I was too busy typing for a noon deadline to think much about the implications. We all were.
Somehow, though, I did manage to take time to be a world-class ass to a co-worker who had annoyed me. And, while I apologized for saying something completely ridiculous a few minutes later, I still wonder why when our world was changing I could still be the same petty ass that I sometimes am.
I tried to handle the main story while my boss wrote a local reaction piece. My boss OK'd taking an image off the Internet from a website that finally started working and showing the explosion of the second jetliner into the second tower. We were at work.
My phone rang. It was my mother, checking in. I didn't mind at all. It made sense, but I was trying to concentrate on typing. We spoke about the situation.
"Are you going to go back in?"
"Um. I don't know, Mom. I mean, I haven't really thought about it."

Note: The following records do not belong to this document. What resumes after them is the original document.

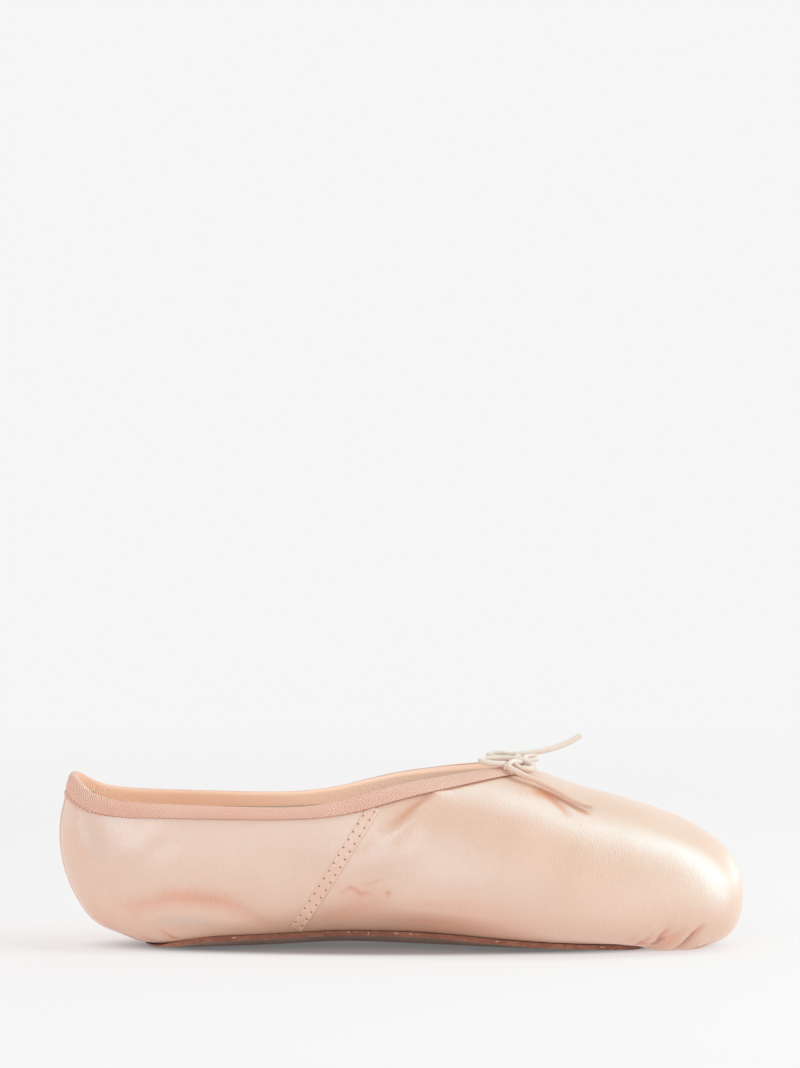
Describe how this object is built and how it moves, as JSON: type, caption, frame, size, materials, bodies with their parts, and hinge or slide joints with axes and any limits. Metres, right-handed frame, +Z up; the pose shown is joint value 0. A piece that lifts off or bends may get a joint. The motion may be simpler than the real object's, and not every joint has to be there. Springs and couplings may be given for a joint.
{
  "type": "pointe shoe",
  "caption": "Satin pointe shoe with a low open collar, tape binding, side seams, drawstring bow, suede sole and a rounded hard toe box.",
  "frame": {"origin": "on the floor, under the middle of the shoe's bounding box", "axes": "+X towards the toe, +Y to the shoe's left as seen from the heel, +Z up from the floor"},
  "size_m": [0.236, 0.078, 0.0728],
  "materials": {
    "satin": "peach-pink satin with a soft sheen",
    "tape": "herringbone cotton tape, matt",
    "suede": "brown suede, matt",
    "lining": "plain cotton, matt",
    "cord": "pale braided cotton cord"
  },
  "bodies": {
    "root": {"upper": "satin", "binding": "tape", "side_seam_left": "satin", "side_seam_right": "satin", "back_seam": "satin", "outsole": "suede", "insole": "lining", "drawstring_knot": "cord", "drawstring_far": "cord", "drawstring_loop": "cord", "drawstring_end": "cord"}
  },
  "joints": []
}
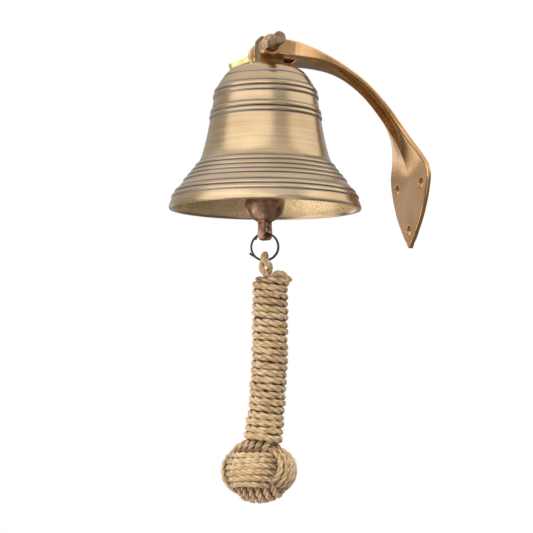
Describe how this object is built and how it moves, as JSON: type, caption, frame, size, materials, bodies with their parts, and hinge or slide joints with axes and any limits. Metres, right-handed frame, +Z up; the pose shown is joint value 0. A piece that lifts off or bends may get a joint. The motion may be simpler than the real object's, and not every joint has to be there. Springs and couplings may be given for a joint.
{
  "type": "ship bell",
  "caption": "Wall-mounted ship bell: turned brass bell on a forked leaf-shaped bracket, hinge pin with wing nut, hung clapper, split ring and rope bell-pull with a ball knot.",
  "frame": {"origin": "on the wall, midway between the bracket's two upper screw holes", "axes": "+Z up, -Y out of the wall into the room, X along the hinge pin"},
  "size_m": [0.1498, 0.1989, 0.3602],
  "materials": {
    "bracket_brass": "antiqued brass, satin with a darker patina in the hollows",
    "pin_brass": "dark antiqued brass",
    "braze_metal": "silvery brazing metal, as flowed",
    "nut_brass": "raw yellow brass, tumbled",
    "block_brass": "dark antiqued brass",
    "bell_brass": "turned and brushed antique brass, dark lines in the grooves",
    "hidden_steel": "plain bright steel",
    "clapper_bronze": "dark coppery brown, as cast",
    "ring_bronze": "near-black bronzed wire",
    "jute_rope": "natural three-strand jute",
    "core_wood": "plain turned softwood"
  },
  "bodies": {
    "bracket": {"wall_bracket": "bracket_brass", "pivot_pin": "pin_brass", "pin_braze": "braze_metal"},
    "washer": {"nut_washer": "nut_brass"},
    "wing_nut": {"wing_nut": "nut_brass"},
    "bell": {"bell_body": "bell_brass", "hanger_block": "block_brass", "eye_bolt": "pin_brass", "crown_washer": "hidden_steel", "crown_nut": "hidden_steel"},
    "link": {"clapper_link": "clapper_bronze"},
    "clapper": {"clapper_rod": "clapper_bronze", "clapper_ball": "clapper_bronze"},
    "ring": {"split_ring": "ring_bronze"},
    "pull": {"becket_loop": "jute_rope", "handle_core": "jute_rope", "handle_wrap": "jute_rope", "knot_core": "core_wood", "knot_wrap": "jute_rope"}
  },
  "joints": [
    {"name": "bell_swing", "type": "hinge", "parent": "bracket", "child": "bell", "pos_m": [0, -0.124, 0.1033], "axis": [1, 0, 0], "range_deg": [-50, 12]},
    {"name": "link_swing", "type": "hinge", "parent": "bell", "child": "link", "pos_m": [0, -0.124, 0.0608], "axis": [1, 0, 0], "range_deg": [-8, 8]},
    {"name": "clapper_swing", "type": "hinge", "parent": "link", "child": "clapper", "pos_m": [0, -0.124, 0.0517], "axis": [0, 1, 0], "range_deg": [-33, 33]},
    {"name": "ring_swing", "type": "hinge", "parent": "clapper", "child": "ring", "pos_m": [0, -0.124, -0.0413], "axis": [0.9063, -0.4226, 0], "range_deg": [-8, 8]},
    {"name": "pull_swing", "type": "hinge", "parent": "ring", "child": "pull", "pos_m": [0, -0.124, -0.0634], "axis": [0.4226, 0.9063, 0], "range_deg": [-25, 25]},
    {"name": "washer_slide", "type": "slide", "parent": "bracket", "child": "washer", "axis": [-1, 0, 0], "range_m": [0, 0.003]},
    {"name": "wing_nut_turn", "type": "hinge", "parent": "washer", "child": "wing_nut", "pos_m": [0, -0.124, 0.1033], "axis": [-1, 0, 0], "range_deg": [0, 721]}
  ],
  "couplings": [
    {"joint": "wing_nut_turn", "follows": "washer_slide", "rad_per_m": 4188.8}
  ]
}
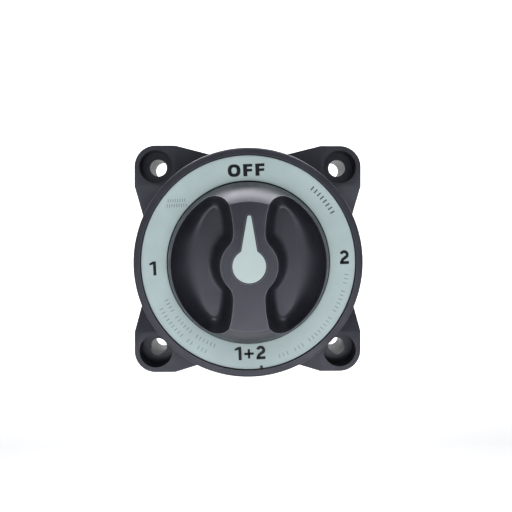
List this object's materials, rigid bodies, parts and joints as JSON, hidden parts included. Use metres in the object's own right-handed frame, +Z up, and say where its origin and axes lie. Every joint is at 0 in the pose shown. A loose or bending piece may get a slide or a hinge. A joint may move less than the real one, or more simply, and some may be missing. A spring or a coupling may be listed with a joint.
{
  "type": "marine battery selector switch",
  "caption": "Panel or surface mounted marine battery selector with a round recessed-grip knob, a dial ring and corner mounting ears.",
  "frame": {"origin": "centre of the four-hole mounting pattern, on the rear mounting plane", "axes": "-Y along the switch axis towards the knob and the user, +X to the right and +Z up as the dial is read"},
  "size_m": [0.134, 0.076, 0.134],
  "materials": {
    "case_plastic": "fine spark-eroded texture, near-black grey",
    "cover_plastic": "fine spark-eroded texture, near-black grey, satin",
    "knob_plastic": "satin, near-black grey, finely textured top",
    "base_plastic": "moulded thermoset, dark, semi-matt",
    "carrier_plastic": "natural nylon",
    "label_film": "pale grey-green photoluminescent film, satin",
    "pointer_plastic": "pale grey-green photoluminescent moulding",
    "seal_rubber": "black nitrile",
    "steel": "stainless, turned",
    "polished_steel": "polished bearing balls",
    "spring_steel": "drawn wire",
    "copper": null,
    "stud_plating": "tin-plated copper",
    "bush_brass": "turned brass"
  },
  "bodies": {
    "case": {"outer_case": "case_plastic", "port_blanks": "case_plastic", "front_cover": "cover_plastic", "cover_gasket": "seal_rubber", "cover_screws": "steel", "dial_label": "label_film", "contact_base": "base_plastic", "cover_pillars": "base_plastic", "detent_blocks": "base_plastic", "terminal_barrier": "base_plastic", "base_screws": "steel", "common_contact": "copper", "contact_1": "copper", "contact_2": "copper", "common_stud": "stud_plating", "stud_1": "stud_plating", "stud_2": "stud_plating", "flat_washers": "steel", "lock_washers": "steel", "stud_nuts": "steel", "shaft_bush": "bush_brass", "detent_balls": "polished_steel", "detent_springs": "spring_steel"},
    "knob": {"knob": "knob_plastic", "pointer_insert": "pointer_plastic", "knob_screw": "steel", "knob_washer": "steel", "rotor_shaft": "steel", "shaft_seal": "seal_rubber", "retaining_clip": "spring_steel", "contact_carrier": "carrier_plastic", "moving_contact": "copper", "contact_springs": "spring_steel"}
  },
  "joints": [
    {"name": "knob_turn", "type": "hinge", "parent": "case", "child": "knob", "pos_m": [0, -0.05, 0], "axis": [0, -1, 0], "continuous": true}
  ]
}
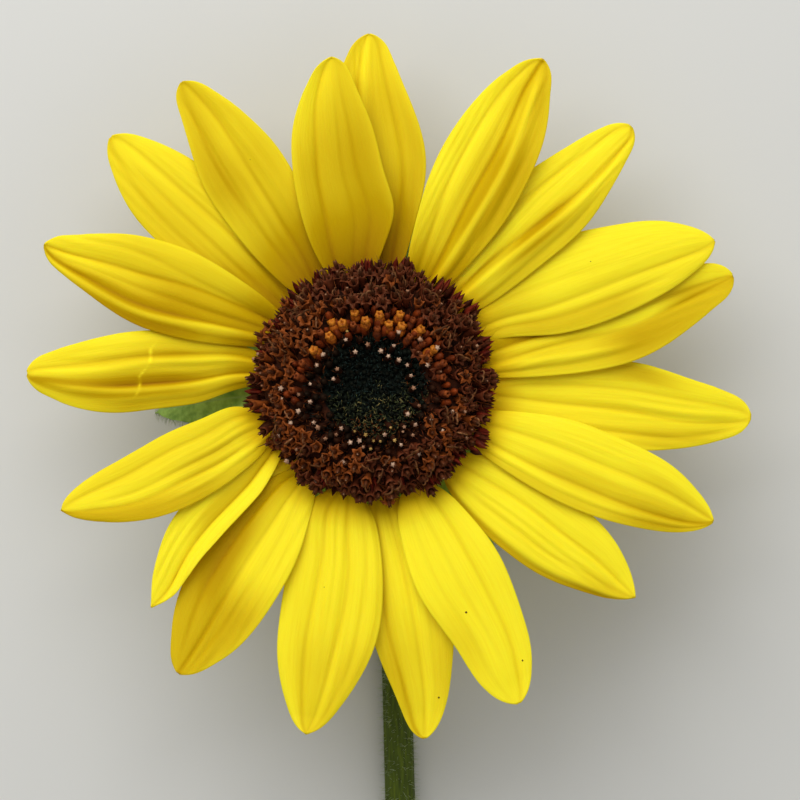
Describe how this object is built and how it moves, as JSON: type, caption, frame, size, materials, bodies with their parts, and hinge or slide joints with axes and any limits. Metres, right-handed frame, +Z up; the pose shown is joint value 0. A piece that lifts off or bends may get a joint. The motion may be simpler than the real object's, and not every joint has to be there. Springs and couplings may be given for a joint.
{
  "type": "cut sunflower bloom on its stem",
  "caption": "Cut sunflower bloom lying face up on its bent stem: pointed yellow rays, a maroon-brown disc with a green-black middle, and green bracts behind.",
  "frame": {"origin": "on the floor, under the middle of the bounding box", "axes": "+Z up from the floor that the bloom lies on, the way its disc roughly faces; +Y from the stem's cut end towards the bloom; +X to the right with the stem's end nearest"},
  "size_m": [0.1198, 0.1544, 0.041],
  "materials": {
    "ray_yellow": "satin, finely ridged along its length",
    "floret_maroon": "matt, velvety",
    "eye_green_black": "matt, finely fuzzy",
    "bract_green": "matt, short stiff hairs",
    "stem_green": "matt, stiff pale hairs"
  },
  "bodies": {
    "root": {"stem": "stem_green", "neck": "stem_green", "receptacle": "bract_green", "disc_centre": "eye_green_black", "floret_ring": "floret_maroon", "ray_01": "ray_yellow", "ray_02": "ray_yellow", "ray_03": "ray_yellow", "ray_04": "ray_yellow", "ray_05": "ray_yellow", "ray_06": "ray_yellow", "ray_07": "ray_yellow", "ray_08": "ray_yellow", "ray_09": "ray_yellow", "ray_10": "ray_yellow", "ray_11": "ray_yellow", "ray_12": "ray_yellow", "ray_13": "ray_yellow", "ray_14": "ray_yellow", "ray_15": "ray_yellow", "ray_16": "ray_yellow", "ray_17": "ray_yellow", "ray_18": "ray_yellow", "ray_19": "ray_yellow", "ray_20": "ray_yellow", "bract_01": "bract_green", "bract_02": "bract_green", "bract_03": "bract_green", "bract_04": "bract_green", "bract_05": "bract_green", "bract_06": "bract_green", "bract_07": "bract_green", "bract_08": "bract_green", "bract_09": "bract_green", "bract_10": "bract_green", "bract_11": "bract_green", "bract_12": "bract_green", "bract_13": "bract_green", "bract_14": "bract_green", "bract_15": "bract_green", "bract_16": "bract_green", "bract_17": "bract_green", "bract_18": "bract_green"}
  },
  "joints": []
}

I'd gotten out of the Navy a few years earlier and was still eligible to re-enlist. I dialed my future-wife's office. She worked on an upper floor in a Fort Wayne law office. Sure it wasn't a target, but it was still a bit unsettling. We spoke for a few moments and that was it. Not too much needed to be said. We'd been a couple before ... would be one again ... but on Sept. 11, we were just friends.
As I was finishing up the main story, my boss looked at me.
"So ... are you thinking about ... what's your plan? Are you going to be called back by the military? Are you going to join again?"
I still didn't know. The war was three hours old, and all I knew was things were going to be very different for a very long time.
You wonder about all the people dying that day, and you wonder back to how beautiful the morning began, and you think: This is not a guarantee.